Chris Fisher, President of the Associated Builders and Contractors of Michigan, hit the nail on the head when he said, “It’s time to end the special deal between the government and big construction unions that costs taxpayers millions, shuts out too many small businesses, and shortchanges our kids and schools.” He continued, “Let’s level the playing field to allow every worker to compete based on the best price and quality. No more special deals for special interests.” Michigan needs to do everything it can to support small businesses and provide quality educational opportunities for children—the prevailing wage law does the exact opposite.

A shocking statistic that many repeal proponents frequently cite is a 2013 report by the Anderson Economic Group; the report estimated the prevailing wage costs for state and local governments amount to an extra 224-million dollars a year  on education-related construction projects between 2002 and 2011. What remains taboo for owners of construction firms is the fact that no other industry in Michigan is governed by the prevailing wage law. The state of Michigan should not subject the construction industry to these costly regulations that do not apply to any other industry.

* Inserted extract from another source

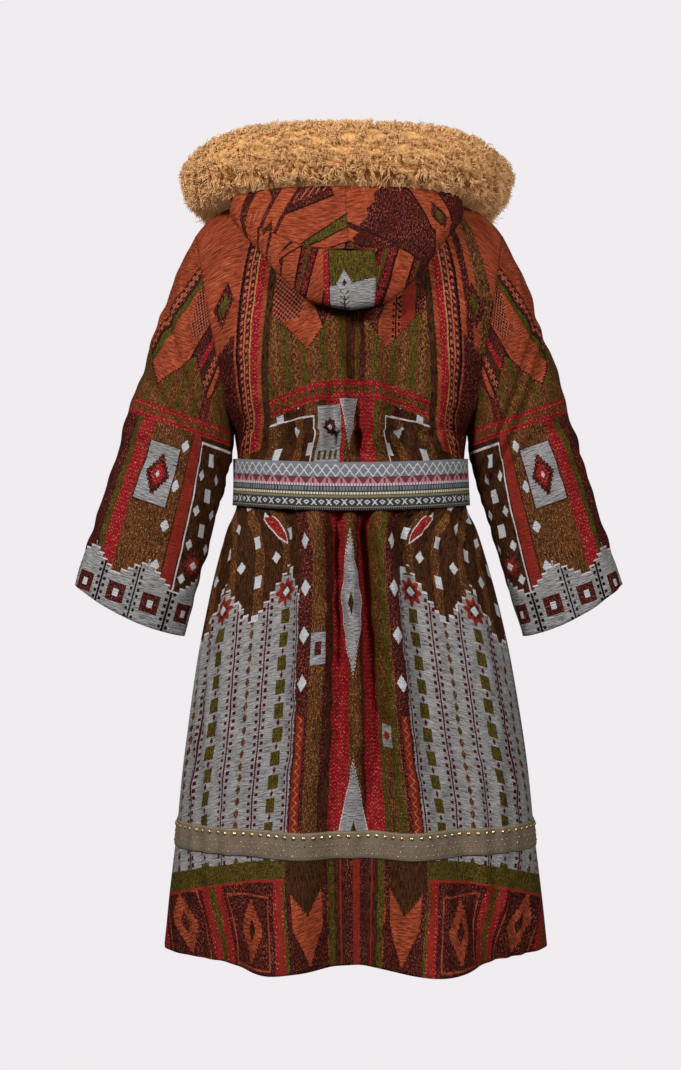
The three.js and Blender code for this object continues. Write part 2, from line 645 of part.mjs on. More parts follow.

What most people don’t understand about the prevailing wage law is that it isn’t like the minimum wage regulations. It is a red tape nightmare that forces the construction industry to monitor more than 350,000 different wage classifications. That is more wage classifications than there are construction workers in all of Michigan.

Moreover, many counties and school districts in Michigan have different wage schedules within their own territories. For example, say an electrician is working in the city of Brighton on Monday, and then on Thursday he is working in the city of Howell. Due to the prevailing wage law, he will be paid at a different rate for those days even though he is doing the same job in two cities that are only a few miles apart, and are in the same county.

Though supporters of the law claim it has a direct relationship to safety or quality, this belief is simply untrue. Safety standards are primarily overseen by the Michigan Occupational Safety and Health Administration and quality is overseen by the Bureau of Construction Codes. In turn, construction safety and quality standards are identical regardless of whether work is subject to prevailing wage or not.

Looking at the bigger picture, outside of Michigan, forty-three states either have no prevailing wage law or at least attempt to determine wages based on more consistent and accurate methods. What’s more surprising is that even the federal government has more accurate methods than Michigan. It’s no wonder Michigan sinks to the bottom of the scale when it comes to fair and consistent wage compensation.